▽

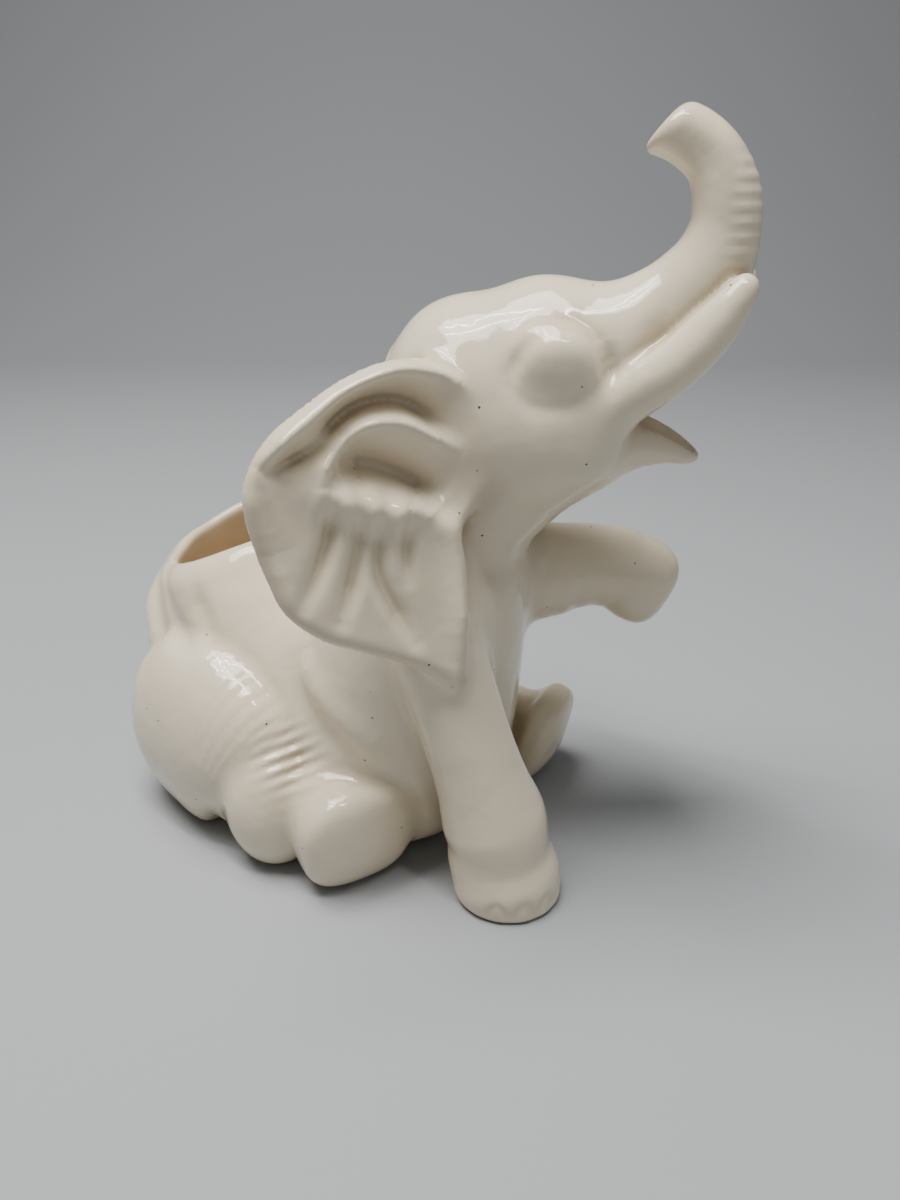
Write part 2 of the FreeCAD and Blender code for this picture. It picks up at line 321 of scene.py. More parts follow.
# Ear: a thick sheet in its own frame: e outwards and back, d downwards, n out of its face.
EAR_ROOT = np.array([-2.4, -20.0, 37.0])
EAR_FACE = np.array([0.58, -0.78, 0.24])
EAR_DOWN = np.array([0.107, -0.222, -0.969])
EAR_OUTLINE = [(-10, 5), (-4, -1), (3, -3.4), (10, -3.6), (18, -2), (26, 1.5), (34, 6.5), (42, 12.5),
               (47, 19.5), (49, 27), (47.5, 36), (44.5, 46), (41, 54), (33, 61), (24, 65), (14, 69),
               (6, 73), (0, 76.5), (-3.5, 70), (-4, 58), (-3.5, 46), (-3, 38), (-8, 32), (-12, 18)]
EAR_RIDGES = [  # line in the ear's sheet, width, height out of its face
    ([(-6, 8), (-1, 2.5), (5, 0), (12, -0.6), (19, 1.4), (26, 4.6), (33, 9.5), (39, 14), (45, 20)],
     2.9, 4.2),
    ([(44, 19), (47, 27), (46, 36)], 4.0, 1.2),
    ([(-2, 13), (4, 9), (10.5, 6), (17, 5.8), (22, 7.5), (26.5, 11), (29, 15)], 2.7, -4.4),
    ([(29, 15.5), (36, 18), (43, 20.5)], 2.2, -3.2),
    ([(-3, 19), (4.5, 14.8), (10, 12), (15.5, 11), (22, 12), (26.5, 15.5), (29.5, 20), (31, 25)], 2.7, 3.8),
    ([(26, 21.5), (20, 20), (13, 22), (7, 25.5), (3, 31)], 4.0, -7.5),
    ([(34, 26), (28, 28), (22, 30), (14, 32), (8, 31), (3, 34), (-1, 42), (-2, 56), (-1, 70)], 4.6, 4.0),
    ([(29, 26), (29.5, 34), (31.5, 41), (37, 52)], 2.2, -2.9),
    ([(22.5, 26), (22.5, 38), (25, 47), (28, 56)], 2.3, -3.0),
    ([(16, 28), (18, 40), (18, 47), (14.5, 55), (10.5, 63)], 2.3, -2.9),
    ([(10, 29), (11, 40), (11.5, 48)], 2.0, -2.2),
    ([(44, 34), (42, 44)], 4.5, -1.6),
]
EAR_HALF = 2.9  # half the sheet's thickness
EAR_EVEN = 0.8  # evens the sheet's field, which its folds make steep
EAR_EDGE = 4.5  # rounding of the sheet's edge
EAR_BOX = (-14, -8, -12), (52, 80, 12)
EAR_MARGIN = 8.0

# Swellings of the skull: centre, half sizes, blend.  Those off the middle plane are made on both sides.
SKULL_BALLS = [
    ((-3, 0, 27), (18, 20, 23), 8), ((19, 0, 36), (15, 16, 20), 8),  # back of the head, crown
    ((24, -15, 21), (15, 8.5, 12), 9), ((34, -12, 28), (9, 8, 8.5), 5),  # cheek, root of the tusk
    ((24, -17, 39), (11.5, 6.2, 10.5), 3), ((24, -18, 40.8), (8.8, 5.8, 7.4), 2.2),  # socket, closed eye
]
THROAT_BLEND = 9.0


def loop_distance(flat, loop):
    """Signed distance in a plane to a closed smooth outline, below zero inside it."""
    place, gap = along_rail(flat, spline(loop, LINE_STEPS, closed=True))
    value, run = spline_at(loop, place / LINE_STEPS, closed=True)
    off = flat - value
    return np.where(run[:, 0] * off[:, 1] - run[:, 1] * off[:, 0] > 0, -gap, gap)


def ear(head):
    """The right ear: a sheet inside an outline, bent by ridges, rims and hollows."""
    out = np.full(len(head), FAR)
    face = EAR_FACE / np.linalg.norm(EAR_FACE)
    down = EAR_DOWN / np.linalg.norm(EAR_DOWN)
    outward = np.cross(down, face)
    local = (head - EAR_ROOT) @ np.stack([outward, down, face]).T
    pick = near(local, np.array(EAR_BOX[0]), np.array(EAR_BOX[1]), EAR_MARGIN)
    q = local[pick]
    if not len(q):
        return out
    flat = q[:, :2]
    edge = loop_distance(flat, EAR_OUTLINE)
    bend = np.zeros(len(q))
    for line, width, height in EAR_RIDGES:
        rail = spline(line, LINE_STEPS)
        place, gap = along_rail(flat, rail)
        fade = np.minimum(1, 0.3 + np.minimum(place, len(rail) - 1 - place) / 5)
        bend += height * fade * np.exp(-(gap / width)**2)
    sheet = (np.abs(q[:, 2] - bend) - EAR_HALF) * EAR_EVEN
    out[pick] = smooth_max(edge, sheet, EAR_EDGE)
    return out


def rim_height(points):
    """Height of the planter's rim, which dips smoothly towards its low side."""
    drop = np.clip(((points[:, :2] - RIM) @ DIP_WAY + DIP_LEAD) / DIP_LENGTH, 0, DIP_MOST)
    return SIZES["rim"] - DIP * drop**DIP_POWER


def torso_form(points):
    """The barrel, cut at its rim, and the chest."""
    above = (points[:, 2] - rim_height(points)) * RIM_EVEN
    barrel = smooth_max(stack(points, 2, BARREL), above, RIM_ROUND)
    return smooth_min(barrel, stack(points, 2, CHEST), CHEST_BLEND)


def well_form(points):
    """The hollow of the planter, inside the barrel's wall."""
    floor = GROUND + SIZES["wall"] - points[:, 2]
    return smooth_max(stack(points, 2, BARREL) + SIZES["wall"], floor, WELL_FLOOR_ROUND)


def hind_leg(points, thigh, shank, foot, pad):
    """Thigh, bunched shank and foot with a flat sole."""
    leg = smooth_min(limb(points, thigh, SIDE), ball(points, *shank), SHANK_BLEND)
    sole = ball(points, *pad, power=FOOT_SQUARE)
    return smooth_min(leg, smooth_min(limb(points, foot, SIDE), sole, SOLE_BLEND), FOOT_BLEND)


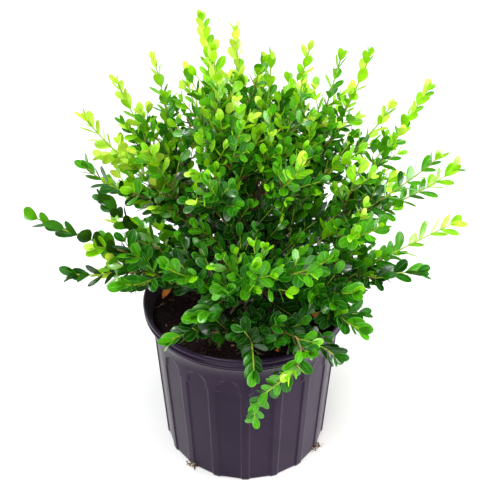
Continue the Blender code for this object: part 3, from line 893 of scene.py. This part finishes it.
def cut_drain(pot, azimuth):
    """Opens a low arched drain hole through the foot of the wall."""
    out = direction(azimuth, 0)
    across = out.cross(UP)
    arch = [(-DRAIN_WIDTH / 2, -0.004), (DRAIN_WIDTH / 2, -0.004)]
    for step in range(9):
        a = math.pi * step / 8
        arch.append((math.cos(a) * DRAIN_WIDTH / 2,
                     DRAIN_HEIGHT - DRAIN_CORNER + math.sin(a) * DRAIN_CORNER))
    near, far = FOOT_RADIUS - 0.007, FOOT_RADIUS + 0.007
    points = [out * r + across * x + UP * z for r in (near, far) for x, z in arch]
    count = len(arch)
    faces = [(i, (i + 1) % count, count + (i + 1) % count, count + i) for i in range(count)]
    faces += [tuple(reversed(range(count))), tuple(range(count, 2 * count))]
    mesh = bpy.data.meshes.new("drain")
    mesh.from_pydata([tuple(p) for p in points], [], faces)
    shape = bmesh.new()
    shape.from_mesh(mesh)
    bmesh.ops.recalc_face_normals(shape, faces=shape.faces)
    shape.to_mesh(mesh)
    shape.free()
    cutter = bpy.data.objects.new("drain", mesh)
    bpy.context.scene.collection.objects.link(cutter)
    cut = pot.modifiers.new("drain", "BOOLEAN")
    cut.operation = "DIFFERENCE"
    cut.solver = "EXACT"
    cut.object = cutter
    graph = bpy.context.evaluated_depsgraph_get()
    opened = bpy.data.meshes.new_from_object(pot.evaluated_get(graph))
    shape = bmesh.new()
    shape.from_mesh(opened)
    bmesh.ops.remove_doubles(shape, verts=shape.verts, dist=0.000004)
    shape.to_mesh(opened)
    shape.free()
    pot.modifiers.clear()
    pot.data = opened
    bpy.data.objects.remove(cutter)


def build_pot():
    plastic, tree, shader = shader_material("pot_plastic", (0.024, 0.011, 0.028), 0.36,
                                            Specular_IOR_Level=0.09, Sheen_Weight=0.12,
                                            Sheen_Roughness=0.4)
    pattern = add_noise(tree, 24)
    tree.links.new(ramp(tree, pattern, ((0.3, (0.013, 0.005, 0.020)), (0.7, (0.021, 0.009, 0.029)))),
                   shader.inputs["Base Color"])
    gloss = tree.nodes.new("ShaderNodeMapRange")
    gloss.inputs["To Min"].default_value = 0.22
    gloss.inputs["To Max"].default_value = 0.40
    tree.links.new(add_noise(tree, 60, 6), gloss.inputs["Value"])
    tree.links.new(gloss.outputs["Result"], shader.inputs["Roughness"])
    add_bump(tree, shader, add_noise(tree, 900, 2), 0.12, 0.0002)

    pitch = 360 / PANEL_COUNT
    offsets = [-10, -9.2, -8.4]
    offsets += [-PANEL_HALF - PANEL_EDGE * (1 - i / 4) for i in range(5)]
    offsets += [-PANEL_HALF + PANEL_HALF * i / 6 for i in range(1, 12)]
    offsets += [PANEL_HALF + PANEL_EDGE * i / 4 for i in range(5)]
    offsets += [8.4, 9.2]
    offsets = sorted({round(o, 3) for o in offsets})
    azimuths = [panel * pitch + pitch / 2 + o for panel in range(PANEL_COUNT) for o in offsets]
    heights = [0, 0.0004, 0.0012, 0.004, 0.012, 0.03, 0.05, 0.07, 0.09, 0.11, 0.126, 0.136, 0.141]
    heights += [0.143 + 0.001 * i for i in range(20)] + [0.1638]
    sides = len(azimuths)
    points = []
    for z in heights:
        for azimuth in azimuths:
            points.append(direction(azimuth, 0) * outer_radius(azimuth, z) + UP * z)
    for z, radius in OUTER_PROFILE:
        for azimuth in azimuths:
            points.append(direction(azimuth, 0) * radius + UP * z)
    for z, radius in ((0.09, None), (FLOOR_Z + 0.004, None), (FLOOR_Z, FLOOR_RADIUS - 0.003),
                      (FLOOR_Z, 0.03)):
        slope = (INNER_SHOULDER_RADIUS - FLOOR_RADIUS) / (INNER_SHOULDER_Z - FLOOR_Z)
        r = radius or FLOOR_RADIUS + (z - FLOOR_Z) * slope
        for azimuth in azimuths:
            points.append(direction(azimuth, 0) * r + UP * z)
    rings = len(points) // sides
    faces = []
    for ring in range(rings - 1):
        for s in range(sides):
            t = (s + 1) % sides
            low, high = ring * sides, (ring + 1) * sides
            faces.append((low + s, low + t, high + t, high + s))
    faces.append(tuple(reversed(range(sides))))
    faces.append(tuple((rings - 1) * sides + s for s in range(sides)))
    pot = make_mesh("pot_can", points, faces, [plastic], None, 50)
    for azimuth in DRAIN_ANGLES:
        cut_drain(pot, azimuth)
    place(pot, "pot_plastic", "pot")


# Soil


def build_soil():
    earth = mottled("potting_mix", (0.004, 0.0012, 0.002), (0.016, 0.005, 0.006), 0.95, 320, 1.0,
                    0.0012, Specular_IOR_Level=0.12)
    first, rings, sides = 4, 46, 150  # the root crown stands over the first ring
    edge = 0.1076
    points = []
    for ring in range(first, rings + 1):
        share = ring / rings
        for s in range(sides):
            azimuth = 360 * s / sides
            flat = direction(azimuth, 0) * edge * share
            lump = noise.fractal(Vector((flat.x * 60, flat.y * 60, 1.7)), 0.9, 2.1, 5)
            crumb = noise.noise(Vector((flat.x * 420, flat.y * 420, 5.1)))
            fade = smooth_step((1 - share) * 14) * smooth_step((flat.length - 0.018) / 0.012)
            z = SOIL_Z - 0.0005 - 0.0020 * share * share
            z += (0.0011 * lump + 0.0007 * crumb) * (0.3 + 0.7 * fade)
            points.append(flat + UP * z)
    for s in range(sides):
        points.append(direction(360 * s / sides, 0) * edge * 0.985 + UP * (SOIL_Z - 0.012))
    faces = [tuple(range(sides))]
    bands = rings + 1 - first
    for ring in range(bands):
        for s in range(sides):
            t = (s + 1) % sides
            low, high = ring * sides, (ring + 1) * sides
            faces.append((low + s, high + s, high + t, low + t))
    faces.append(tuple(bands * sides + s for s in reversed(range(sides))))
    ground = make_mesh("soil_surface", points, faces, [earth], None, 60)
    place(ground, "potting_soil", "soil")


def chip(chance, size, flatness):
    """A rough bark chip: a lopsided eight-cornered lump."""
    corners = []
    for x in (-1, 1):
        for y in (-1, 1):
            for z in (-1, 1):
                corners.append(Vector((x * chance.uniform(0.6, 1.0), y * chance.uniform(0.3, 0.6),
                                       z * flatness * chance.uniform(0.6, 1.0))) * size / 2)
    faces = [(0, 1, 3, 2), (4, 6, 7, 5), (0, 4, 5, 1), (2, 3, 7, 6), (0, 2, 6, 4), (1, 5, 7, 3)]
    return corners, faces


def turned(points, chance, tilt, at):
    spin = chance.uniform(0, 2 * math.pi)
    lean, roll = chance.uniform(-tilt, tilt), chance.uniform(-tilt, tilt)
    made = []
    for p in points:
        p = Vector((p.x, p.y * math.cos(lean) - p.z * math.sin(lean),
                    p.y * math.sin(lean) + p.z * math.cos(lean)))
        p = Vector((p.x * math.cos(roll) + p.z * math.sin(roll), p.y,
                    -p.x * math.sin(roll) + p.z * math.cos(roll)))
        p = Vector((p.x * math.cos(spin) - p.y * math.sin(spin),
                    p.x * math.sin(spin) + p.y * math.cos(spin), p.z))
        made.append(p + at)
    return made


def curled_leaf(at, heading, tilt, length, curl):
    """A dead leaf, curled lengthwise, as a thin closed shell."""
    shape = leaf_points((0, 0, 0), direction(heading, tilt), UP, length, curl, 0.25, 0.2)
    return shape + np.array(at)


def fibre(chance, at, spread, length, thickness):
    """A fine wandering root."""
    heading = chance.uniform(0, 2 * math.pi)
    point = at.copy()
    path = [point.copy()]
    for _ in range(7):
        heading += chance.uniform(-0.7, 0.7)
        step = Vector((math.cos(heading), math.sin(heading), chance.uniform(-0.3, 0.35)))
        point = point + step * length / 7
        point.z = min(max(point.z, at.z - spread), at.z + spread)
        path.append(point.copy())
    return tube(path, taper((thickness, thickness * 0.6), len(path)), 4)


def build_litter():
    """Bark chips, fibres, grit and dead leaves on the soil, and crumbs at the drain holes."""
    skins = [
        mottled("chip_dark", (0.005, 0.002, 0.003), (0.024, 0.009, 0.009), 0.9, 500, 0.6,
                Specular_IOR_Level=0.15),
        mottled("chip_brown", (0.030, 0.011, 0.008), (0.085, 0.032, 0.020), 0.85, 500, 0.6,
                Specular_IOR_Level=0.2),
        mottled("chip_tan", (0.16, 0.075, 0.03), (0.34, 0.19, 0.09), 0.85, 500, 0.5),
        mottled("grit_white", (0.52, 0.50, 0.47), (0.85, 0.84, 0.80), 0.7, 500, 0.4),
        # The dead leaf's own orange-brown, made lighter as painted light because it lies in shade
        # under the crown.
        mottled("dead_leaf", (0.42, 0.090, 0.006), (0.85, 0.270, 0.020), 0.7, 160, 0.4),
        mottled("fine_root", (0.20, 0.13, 0.06), (0.42, 0.32, 0.18), 0.8, 300, 0.3),
    ]
    dark, brown, tan, white, dead, root = range(6)
    chance = random.Random(SEED + 5)
    heap = Heap()

    def soil_level(radius):
        return SOIL_Z - 0.0003 - 0.0020 * (radius / 0.1076) ** 2

    for _ in range(2600):
        radius = 0.1045 * math.sqrt(chance.uniform(0.035, 1))
        spot = direction(chance.uniform(0, 360), 0) * radius
        size = 0.0012 + 0.0058 * chance.random() ** 3
        pick = chance.random()
        mark = dark if pick < 0.80 else brown if pick < 0.975 else tan if pick < 0.996 else white
        if mark == white:
            size = chance.uniform(0.0014, 0.0024)
        points, faces = chip(chance, size, 0.28 if mark < white else 0.8)
        lift = soil_level(radius) + size * 0.05
        heap.add(turned(points, chance, 0.5, spot + UP * lift), faces, mark)
    for _ in range(40):
        radius = 0.100 * math.sqrt(chance.uniform(0.05, 1))
        spot = direction(chance.uniform(0, 360), 0) * radius + UP * (soil_level(radius) + 0.0008)
        heap.add(*fibre(chance, spot, 0.0009, chance.uniform(0.008, 0.022), 0.00022),
                 root if chance.random() < 0.12 else brown)
    for azimuth, radius, heading, tilt, length in DEAD_LEAVES:
        spot = direction(azimuth, 0) * radius + UP * (soil_level(radius) + 0.0014)
        heap.add(curled_leaf(spot, heading, tilt, length, 1.1), LEAF_FACES, dead)
    for azimuth in DRAIN_ANGLES:
        out = direction(azimuth, 0)
        across = out.cross(UP)
        for _ in range(46):
            spot = (out * (FOOT_RADIUS + chance.uniform(-0.0045, 0.004))
                    + across * chance.uniform(-0.0075, 0.0075) + UP * chance.uniform(0.0012, 0.0026))
            points, faces = chip(chance, chance.uniform(0.0010, 0.0030), 0.5)
            mark = chance.choice((dark, brown, brown, tan, tan))
            points = turned(points, chance, 0.9, spot)
            lowest = min(p.z for p in points)
            heap.add([p + UP * max(0, 0.0002 - lowest) for p in points], faces, mark)
        for _ in range(9):
            spot = (out * (FOOT_RADIUS + chance.uniform(0.0, 0.004))
                    + across * chance.uniform(-0.005, 0.005) + UP * 0.0018)
            heap.add(*fibre(chance, spot, 0.0013, chance.uniform(0.004, 0.010), 0.00020), root)
    litter = heap.build("soil_litter", skins, 30)
    place(litter, "potting_soil")


# Camera, light and floor


def build_stage():
    floor_skin = mottled("floor_paper", (0.86, 0.86, 0.87), (0.90, 0.90, 0.90), 0.9, 3)
    mesh = bpy.data.meshes.new("floor")
    half = 4.0
    mesh.from_pydata([(-half, -half, 0), (half, -half, 0), (half, half, 0), (-half, half, 0)], [],
                     [(0, 1, 2, 3)])
    mesh.materials.append(floor_skin)
    floor = bpy.data.objects.new("floor", mesh)
    bpy.context.scene.collection.objects.link(floor)

    camera = bpy.data.objects.new("camera", bpy.data.cameras.new("camera"))
    camera.data.sensor_width = 36
    camera.data.lens = CAMERA_LENS
    camera.data.shift_x = CAMERA_SHIFT_X
    camera.location = CAMERA_AT
    camera.rotation_mode = "QUATERNION"
    camera.rotation_quaternion = (CAMERA_AIM - CAMERA_AT).to_track_quat("-Z", "Y")
    bpy.context.scene.collection.objects.link(camera)
    bpy.context.scene.camera = camera

    def area(name, at, aim, size, watts, colour=(1, 1, 1)):
        lamp = bpy.data.objects.new(name, bpy.data.lights.new(name, "AREA"))
        lamp.data.shape = "DISK"
        lamp.data.size = size
        lamp.data.energy = watts
        lamp.data.color = colour
        lamp.location = at
        lamp.rotation_mode = "QUATERNION"
        lamp.rotation_quaternion = (Vector(aim) - Vector(at)).to_track_quat("-Z", "Y")
        bpy.context.scene.collection.objects.link(lamp)
        return lamp

    area("front", (-0.5, -2.0, 1.5), (0, 0, 0.25), 0.9, 12)
    area("left", (-1.4, 1.5, 0.6), (0, 0, 0.15), 1.0, 10)
    area("right", (1.8, -0.1, 0.6), (0, 0, 0.15), 1.2, 46, (1, 0.98, 0.92))
    glint = area("glint", (-0.8, -1.1, 1.9), (0, 0, 0.3), 0.5, 46)
    glint.visible_diffuse = False
    ceiling = bpy.data.objects.new("ceiling", bpy.data.lights.new("ceiling", "SUN"))
    ceiling.data.energy = 2.75
    ceiling.data.angle = math.radians(60)
    ceiling.rotation_mode = "QUATERNION"
    ceiling.rotation_quaternion = Vector((0.22, 0.25, -1)).to_track_quat("-Z", "Y")
    bpy.context.scene.collection.objects.link(ceiling)

    world = bpy.data.worlds.new("studio")
    world.use_nodes = True
    world.node_tree.nodes["Background"].inputs["Color"].default_value = (1, 1, 1, 1)
    world.node_tree.nodes["Background"].inputs["Strength"].default_value = 0.46
    bpy.context.scene.world = world
    bpy.context.scene.view_settings.view_transform = "Standard"


build_stage()
build_pot()
build_soil()
build_litter()
build_limbs()
leaf_count = grow_crown()
print("leaves:", leaf_count)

△

Starting at the line that contains "Continue the Blender" and ending at the line that contains "bpy.data.objects.remove(cutter)", retype each line exactly; omit everything outside that range.

Continue the Blender code for this object: part 3, from line 893 of scene.py. This part finishes it.
def cut_drain(pot, azimuth):
    """Opens a low arched drain hole through the foot of the wall."""
    out = direction(azimuth, 0)
    across = out.cross(UP)
    arch = [(-DRAIN_WIDTH / 2, -0.004), (DRAIN_WIDTH / 2, -0.004)]
    for step in range(9):
        a = math.pi * step / 8
        arch.append((math.cos(a) * DRAIN_WIDTH / 2,
                     DRAIN_HEIGHT - DRAIN_CORNER + math.sin(a) * DRAIN_CORNER))
    near, far = FOOT_RADIUS - 0.007, FOOT_RADIUS + 0.007
    points = [out * r + across * x + UP * z for r in (near, far) for x, z in arch]
    count = len(arch)
    faces = [(i, (i + 1) % count, count + (i + 1) % count, count + i) for i in range(count)]
    faces += [tuple(reversed(range(count))), tuple(range(count, 2 * count))]
    mesh = bpy.data.meshes.new("drain")
    mesh.from_pydata([tuple(p) for p in points], [], faces)
    shape = bmesh.new()
    shape.from_mesh(mesh)
    bmesh.ops.recalc_face_normals(shape, faces=shape.faces)
    shape.to_mesh(mesh)
    shape.free()
    cutter = bpy.data.objects.new("drain", mesh)
    bpy.context.scene.collection.objects.link(cutter)
    cut = pot.modifiers.new("drain", "BOOLEAN")
    cut.operation = "DIFFERENCE"
    cut.solver = "EXACT"
    cut.object = cutter
    graph = bpy.context.evaluated_depsgraph_get()
    opened = bpy.data.meshes.new_from_object(pot.evaluated_get(graph))
    shape = bmesh.new()
    shape.from_mesh(opened)
    bmesh.ops.remove_doubles(shape, verts=shape.verts, dist=0.000004)
    shape.to_mesh(opened)
    shape.free()
    pot.modifiers.clear()
    pot.data = opened
    bpy.data.objects.remove(cutter)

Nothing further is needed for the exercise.